Je vais terminer par une citation de Arnold Schwarzenegger, « L’esprit est la limite. Tant que l’esprit peut envisager le fait que vous pouvez faire quelque chose, vous pouvez le faire, aussi longtemps que vous croyez vraiment à 100 pour cent. »

5 commentaires

  1. Oui ça fait plaisir d’avoir contact avec le sportif et grand champion qu’est Christophe Pinna.
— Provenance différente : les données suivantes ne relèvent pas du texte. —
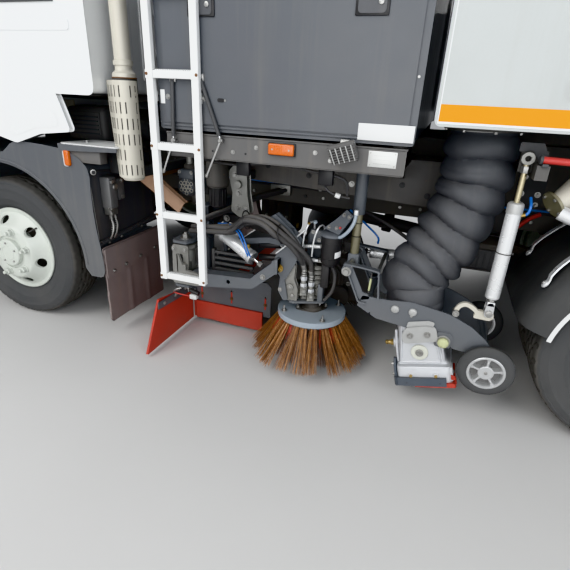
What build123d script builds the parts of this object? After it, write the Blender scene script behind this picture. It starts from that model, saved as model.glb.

Avoir un interview d’un tel « ambassadeur » est toujours précieux et permet de se rendre compte d’une chose, c’est que la passion pour le sport et pour le combat reste la même peut importe si l’on pratique du karaté, de la boxe, du jiu jitsu ou du MMA ! Merci aussi Brandon pour les questions pertinentes !

  2. super interview , c’est un monstre ! Et son parcoure est impressionnant .

    Vous commencez à mettre la barre haut niveau personnalités interviewés ! Bravo les mecs

    Sinon dominique valera je me rappel aussi de lui , il figurait en couverture d’un karaté bushido sur deux à l’époque , je me rappel de ses photos sur les vieux magazines de mon frere (comment oublier ce torse velu à la chuck norris lol ) .

  3. super interview , c’est un monstre ! Et son parcoure est impressionnant .

    Vous commencez à mettre la barre haut niveau personnalités interviewés ! Bravo les mecs

    Sinon dominique valera je me rappel aussi de lui , il figurait en couverture d’un karaté bushido sur deux à l’époque , je me rappel de ses photos sur les vieux magazines de mon freres (comment oublier ce torse velu à la chuck norris lol ) .

    • On te remercie 🙂
      Son parcours est vraiment formidable, plus que quelques mois à attendre pour savoir s’il participera aux JO, en attendant, on croise les doigts.
      En effet Dominique Valera était très présent dans les magazines, sa carrière est tellement énorme… Il a énormément apporté pour le Karaté en France et il continue à montrer ses talents lors de nombreux stages un peu partout

  4. Très courageux de revenir à la compétition après tant d’années !! Bon chance !!